Plaintiff’s complaint also makes claims regarding conduct allegedly occurring after
2006. Defendant argues that these claims fail under Rule 12(b)(6). To survive a motion to
dismiss under Rule 12(b)(6), a plaintiff must state a plausible claim for relief that permits
“the reasonable inference that defendant is liable for the injury alleged.” Ashcroft v. Iqbal,
556 U.S. 662, 678 (2009). In assessing defendant’s motion, I take all of plaintiff’s
allegations as true and, because plaintiff is proceeding pro se, I give the complaint a liberal
construction. Erickson v. Pardus, 551 U.S. 89, 94 (2007).

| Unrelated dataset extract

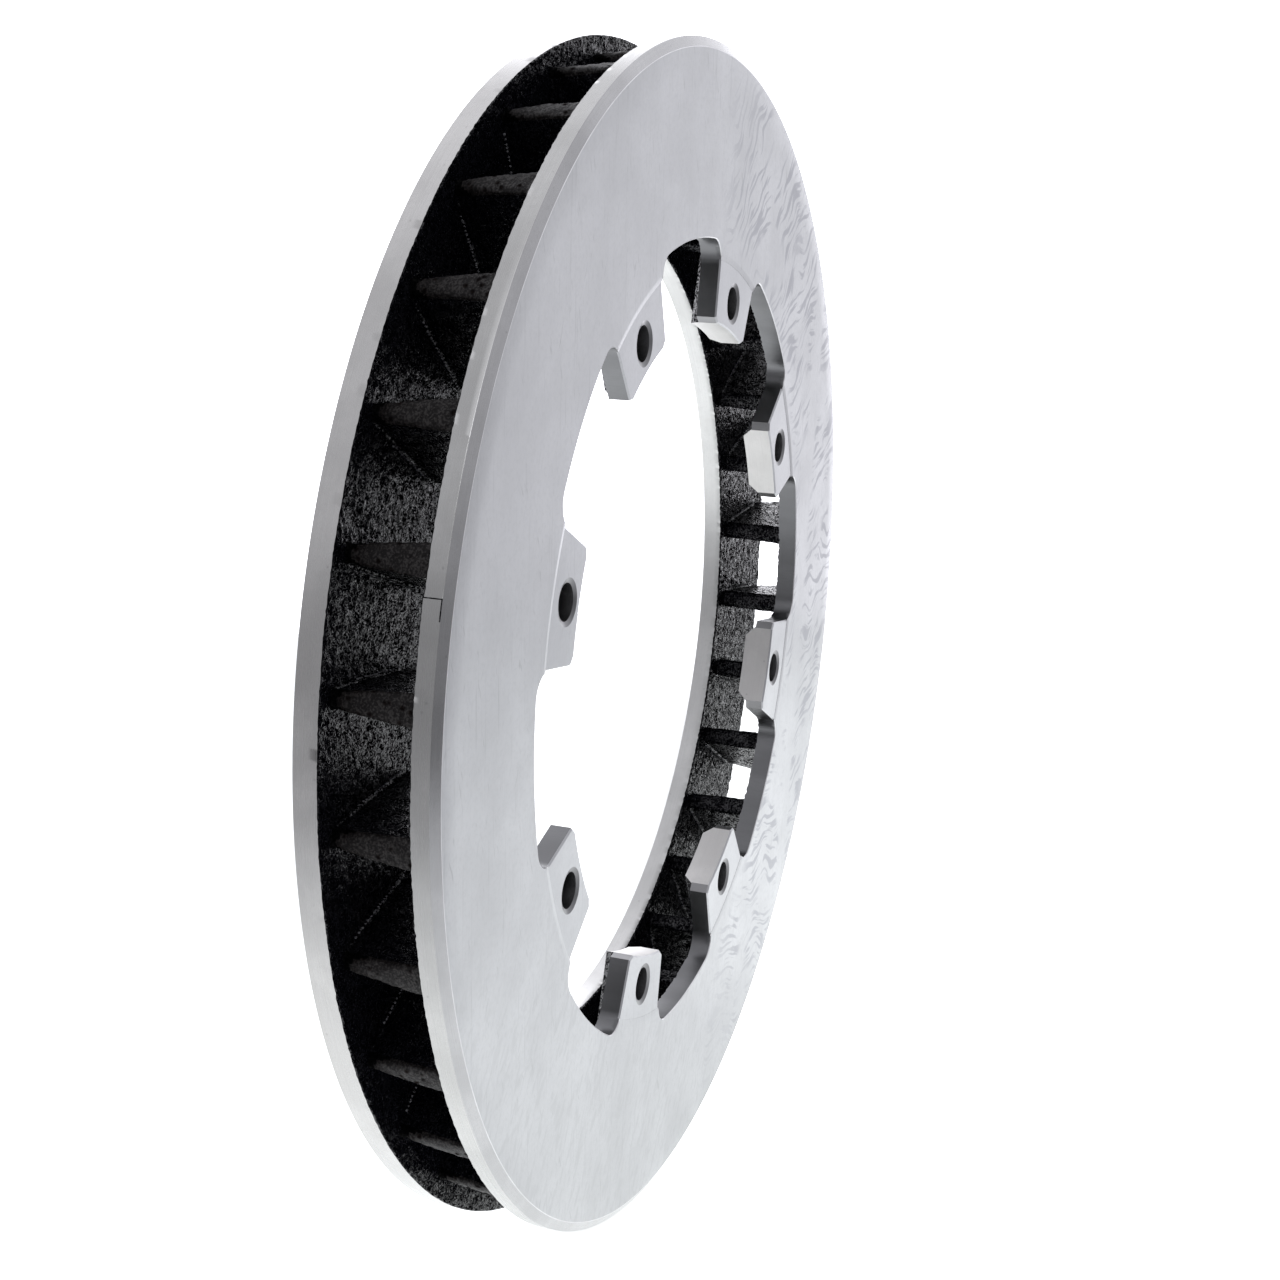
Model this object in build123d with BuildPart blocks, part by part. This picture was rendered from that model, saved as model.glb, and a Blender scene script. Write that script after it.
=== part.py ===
"""Ventilated brake disc rotor ring with eight bolt-on lugs.

One grey-iron casting: two friction cheeks joined by radial cooling vanes, with
lugs on the front cheek that a separate hat bolts to.  The casting is modelled
as its named regions, which meet face to face: the two friction rings, each
cooling vane and each mounting lug.

Frame: millimetres.  The rotor's axis is Y and its front, the lug side, faces
-Y.  +Z is up, with the middle of a scallop straight above the axis.  The
origin is on the axis, in the plane of the eight lug seats.
"""
import math
import os

from build123d import *

INCH = 25.4

# Overall size
outer_radius = 11.75 * INCH / 2
overall_width = 1.25 * INCH

# Thickness of each layer, from front to rear
front_cheek = 5.5
vent_gap = 19.4
rear_cheek = overall_width - front_cheek - vent_gap

# Lug seats: a land turned slightly below the front friction face
seat_recess = 0.25
seat_radius = 97.5

# Axial stations along Y
front_face_y = -seat_recess
core_front_y = front_face_y + front_cheek
core_rear_y = core_front_y + vent_gap
rear_face_y = core_rear_y + rear_cheek

# Chamfer round the outer edge of both friction faces, and small edge breaks
rim_chamfer_radial = 2.4
rim_chamfer_axial = 1.35
edge_break = 0.4

# Bore of the rear cheek
rear_bore_radius = 104.8

# Scalloped opening of the front cheek, and the lugs that it leaves
scallop_radius = 102.1
scallop_fillet = 6.0
lug_count = 8
lug_pitch = 360 / lug_count
first_lug_angle = lug_pitch / 2
lug_tip_radius = 81.6
lug_half_angle = 9.1
lug_corner_along = 2.0
lug_corner_radial = 1.35

# Bolt holes
bolt_circle_radius = 7.00 * INCH / 2
bolt_hole_radius = 4.25
hole_countersink_radial = 1.15
hole_countersink_axial = 0.45
hole_break = 0.3

# Cast pad that thickens the back of each lug, with sloping sides
pad_height = 2.75
pad_base_width = 22.4
pad_top_width = 17.0
pad_outer_radius = 109.0

# Cooling vanes, each lug backed by one; the casting's draft makes them
# thinner and shorter at the rear cheek than at the front one, and the core
# that forms them sits slightly turned against the machined bolt holes
vane_count = 32
vane_pitch = 360 / vane_count
core_shift_angle = 0.35
vane_corner = 0.9
vane_front = {"inner": 110.6, "outer": 146.0, "inner_width": 5.6, "outer_width": 7.2}
vane_rear = {"inner": 111.4, "outer": 144.8, "inner_width": 5.0, "outer_width": 3.8}

# Shallow milled balance cut in the rim of the front cheek
balance_cut_depth = 0.35
balance_cut_end_angle = 69.9
balance_cut_sweep = 30.0

above_axis = 90.0


def polar(radius, angle):
    """Point of a sketch at this radius and angle, counted from its x axis."""
    return (radius * math.cos(math.radians(angle)), radius * math.sin(math.radians(angle)))


def plane_at(y):
    """Sketch plane across the rotor's axis: x is X, y is Z, and it faces -Y."""
    return Plane.XZ.offset(-y)


# The opening through the front cheek: a circle less the eight lugs.
lug_tip_angle = lug_half_angle - math.degrees(lug_corner_along / lug_tip_radius)
lug_corner_radius = lug_tip_radius + lug_corner_radial
lug_root_radius = scallop_radius + scallop_fillet

with BuildSketch(mode=Mode.PRIVATE) as lug_outline:
    with BuildLine():
        tip = ThreePointArc(
            polar(lug_tip_radius, above_axis - lug_tip_angle),
            polar(lug_tip_radius, above_axis),
            polar(lug_tip_radius, above_axis + lug_tip_angle),
        )
        Polyline(
            tip @ 1,
            polar(lug_corner_radius, above_axis + lug_half_angle),
            polar(lug_root_radius, above_axis + lug_half_angle),
            polar(lug_root_radius, above_axis - lug_half_angle),
            polar(lug_corner_radius, above_axis - lug_half_angle),
            tip @ 0,
        )
    make_face()

with BuildSketch(mode=Mode.PRIVATE) as scalloped_opening:
    Circle(scallop_radius)
    for index in range(lug_count):
        add(lug_outline.sketch, rotation=index * lug_pitch, mode=Mode.SUBTRACT)
    roots = [v for v in scalloped_opening.vertices() if abs(Vector(*v).length - scallop_radius) < 0.01]
    fillet(roots, scallop_fillet)

# Front friction ring: rim chamfer, scalloped bore down to the edge of the lug seats.
with BuildPart() as front_friction_ring:
    with BuildSketch(Plane.XY):
        with BuildLine():
            Polyline(
                (seat_radius, core_front_y),
                (outer_radius, core_front_y),
                (outer_radius, front_face_y + rim_chamfer_axial),
                (outer_radius - rim_chamfer_radial, front_face_y),
                (seat_radius, front_face_y),
                close=True,
            )
        make_face()
    revolve(axis=Axis.Y)
    with BuildSketch(plane_at(core_front_y)):
        add(scalloped_opening.sketch, rotation=first_lug_angle)
    extrude(amount=front_cheek, mode=Mode.SUBTRACT)
    # The balance cut is deepest at one end and runs out to nothing at the other.
    cut_start = above_axis + balance_cut_end_angle - balance_cut_sweep
    cut_middle = above_axis + balance_cut_end_angle - balance_cut_sweep / 2
    cut_end = above_axis + balance_cut_end_angle
    clear_radius = outer_radius + 5
    with BuildSketch(plane_at(core_front_y)):
        with BuildLine():
            ThreePointArc(
                polar(outer_radius, cut_start),
                polar(outer_radius - balance_cut_depth / 2, cut_middle),
                polar(outer_radius - balance_cut_depth, cut_end),
            )
            Polyline(
                polar(outer_radius - balance_cut_depth, cut_end),
                polar(clear_radius, cut_end),
                polar(clear_radius, cut_middle),
                polar(clear_radius, cut_start),
                polar(outer_radius, cut_start),
            )
        make_face()
    extrude(amount=front_cheek - rim_chamfer_axial, mode=Mode.SUBTRACT)
front_friction_ring.part.label = "front_friction_ring"

# Rear friction ring: plain bore, rim chamfer like the front one.
with BuildPart() as rear_friction_ring:
    with BuildSketch(Plane.XY):
        with BuildLine():
            Polyline(
                (rear_bore_radius + edge_break, core_rear_y),
                (outer_radius - edge_break, core_rear_y),
                (outer_radius, core_rear_y + edge_break),
                (outer_radius, rear_face_y - rim_chamfer_axial),
                (outer_radius - rim_chamfer_radial, rear_face_y),
                (rear_bore_radius + rim_chamfer_radial, rear_face_y),
                (rear_bore_radius, rear_face_y - rim_chamfer_axial),
                (rear_bore_radius, core_rear_y + edge_break),
                close=True,
            )
        make_face()
    revolve(axis=Axis.Y)
rear_friction_ring.part.label = "rear_friction_ring"

# Mounting lug: seat, radial sides, chamfered tip corners, bolt hole, cast pad behind.
with BuildPart() as lug_blank:
    with BuildSketch(plane_at(core_front_y)):
        Circle(seat_radius)
        add(scalloped_opening.sketch, mode=Mode.SUBTRACT)
        with BuildLine():
            Polyline(
                (0, 0),
                polar(seat_radius * 2, above_axis - lug_pitch / 2),
                polar(seat_radius * 2, above_axis + lug_pitch / 2),
                close=True,
            )
        make_face(mode=Mode.INTERSECT)
    extrude(amount=core_front_y)
    chamfer(lug_blank.faces().sort_by(Axis.Y)[0].edges().sort_by(Axis.Z)[:-1], edge_break)
    with BuildSketch(Plane.XY.offset(lug_tip_radius * 0.95)) as pad_section:
        with BuildLine():
            Polyline(
                (-pad_base_width / 2, core_front_y),
                (pad_base_width / 2, core_front_y),
                (pad_top_width / 2, core_front_y + pad_height),
                (-pad_top_width / 2, core_front_y + pad_height),
                close=True,
            )
        make_face()
    extrude(amount=pad_outer_radius - lug_tip_radius * 0.95)
    pad_end = lug_blank.edges().filter_by(Axis.X).group_by(Axis.Z)[-1].sort_by(Axis.Y)[-1]
    chamfer(pad_end, pad_height * 0.9)
    with BuildSketch(plane_at(core_front_y + pad_height)):
        Circle(lug_tip_radius)
    extrude(amount=pad_height, mode=Mode.SUBTRACT)
    with BuildSketch(plane_at(core_front_y + pad_height)):
        with Locations((0, bolt_circle_radius)):
            Circle(bolt_hole_radius)
    extrude(amount=core_front_y + pad_height, mode=Mode.SUBTRACT)
    hole_rims = lug_blank.edges().filter_by(lambda e: e.geom_type == GeomType.CIRCLE)
    hole_rims = hole_rims.filter_by(lambda e: abs(e.radius - bolt_hole_radius) < 0.01)
    front_rim, back_rim = hole_rims.sort_by(Axis.Y)
    seat = lug_blank.faces().sort_by(Axis.Y)[0]
    chamfer(front_rim, hole_countersink_radial, hole_countersink_axial, reference=seat)
    chamfer(back_rim, hole_break)

# Cooling vane: tapered along the axis and towards the bore.
with BuildPart() as vane_blank:
    for station, size in ((core_front_y, vane_front), (core_rear_y, vane_rear)):
        with BuildSketch(plane_at(station)) as vane_outline:
            with BuildLine():
                Polyline(
                    (-size["inner_width"] / 2, size["inner"]),
                    (size["inner_width"] / 2, size["inner"]),
                    (size["outer_width"] / 2, size["outer"]),
                    (-size["outer_width"] / 2, size["outer"]),
                    close=True,
                )
            make_face()
            fillet(vane_outline.vertices(), vane_corner)
    loft(ruled=True)

os.makedirs("parts", exist_ok=True)
export_step(front_friction_ring.part, "parts/front_friction_ring.step")
export_step(rear_friction_ring.part, "parts/rear_friction_ring.step")

for index in range(lug_count):
    with BuildPart() as mounting_lug:
        add(lug_blank.part.rotate(Axis.Y, first_lug_angle + index * lug_pitch))
    mounting_lug.part.label = f"mounting_lug_{index + 1}"
    export_step(mounting_lug.part, f"parts/{mounting_lug.part.label}.step")

for index in range(vane_count):
    with BuildPart() as cooling_vane:
        add(vane_blank.part.rotate(Axis.Y, index * vane_pitch + core_shift_angle))
    cooling_vane.part.label = f"cooling_vane_{index + 1:02d}"
    export_step(cooling_vane.part, f"parts/{cooling_vane.part.label}.step")
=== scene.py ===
"""Looks of the ventilated brake disc ring: fine meshes, iron materials, studio and camera.

Everything is in metres in the CAD's own frame.  The rotor's axis is Y, the lug
side faces -Y, and +Z is up.  Lengths below are written in millimetres and
turned into metres where a mesh is made.
"""

import math

import bpy
import numpy as np
from mathutils import Matrix, Vector


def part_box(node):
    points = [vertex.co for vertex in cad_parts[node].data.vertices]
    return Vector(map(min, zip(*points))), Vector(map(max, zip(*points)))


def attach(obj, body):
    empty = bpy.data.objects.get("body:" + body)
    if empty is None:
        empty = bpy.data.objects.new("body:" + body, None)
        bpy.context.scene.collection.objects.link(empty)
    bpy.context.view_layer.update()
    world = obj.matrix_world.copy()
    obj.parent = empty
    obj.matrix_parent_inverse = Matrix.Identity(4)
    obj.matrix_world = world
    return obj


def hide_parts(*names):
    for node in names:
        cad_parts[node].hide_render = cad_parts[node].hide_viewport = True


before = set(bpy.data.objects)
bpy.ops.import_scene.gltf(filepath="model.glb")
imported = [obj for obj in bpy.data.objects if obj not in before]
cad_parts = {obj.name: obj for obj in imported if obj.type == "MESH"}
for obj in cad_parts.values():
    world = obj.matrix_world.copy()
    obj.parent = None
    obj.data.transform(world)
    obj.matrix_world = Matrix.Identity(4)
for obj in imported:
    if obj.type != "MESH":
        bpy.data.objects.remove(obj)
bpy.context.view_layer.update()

MM = 0.001
FULL_TURN = 2 * math.pi

# Driving dimensions in millimetres, as in the CAD
OUTER_RADIUS = 149.225
SEAT_RADIUS = 97.5
SCALLOP_RADIUS = 102.1
SCALLOP_FILLET = 6.0
LUG_COUNT = 8
LUG_HALF_ANGLE = math.radians(9.1)
LUG_TIP_RADIUS = 81.6
BOLT_CIRCLE_RADIUS = 88.9
BOLT_HOLE_RADIUS = 4.25
COUNTERSINK_RADIUS = 5.4
REAR_BORE_RADIUS = 104.8
RIM_CHAMFER_RADIAL = 2.4
RIM_CHAMFER_AXIAL = 1.35
VANE_COUNT = 32
BALANCE_CUT_DEPTH = 0.35
BALANCE_CUT_START = math.radians(129.9)
BALANCE_CUT_END = math.radians(159.9)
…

I find plaintiff has failed to state a claim for copyright infringement. He alleges
defendant is again allowing third-parties to sell copies of his book without plaintiff’s
authorization, but he does not claim that any of the books being sold on defendant’s
website are counterfeit copies. Plaintiff claims only that defendant is allowing third parties
to re-sell copies of his book without compensating him. However, under the “first sale”
doctrine, plaintiff is not entitled to profit from the resale of his book. See 17 U.S.C.
§ 109(a). “An author has the exclusive right to control copying, but once a given copy has
been sold its owner may do with it as he pleases . . . .” Vincent v. City Colleges of Chicago,
485 F.3d 919, 923 (7th cir. 2007). “Authors capitalize on the durability of the printed word
not by charging for each extra person’s use but by setting a price for new copies that
reflects the work’s value to multiple readers.” Id.
THEREFORE, IT IS ORDERED that plaintiff’s motion to appoint counsel
[DOCKET #7] is DENIED.
IT IS FURTHER ORDERED that defendant’s motion to dismiss [DOCKET #9] is
Dated at Milwaukee, Wisconsin, this 12th day of October 2012.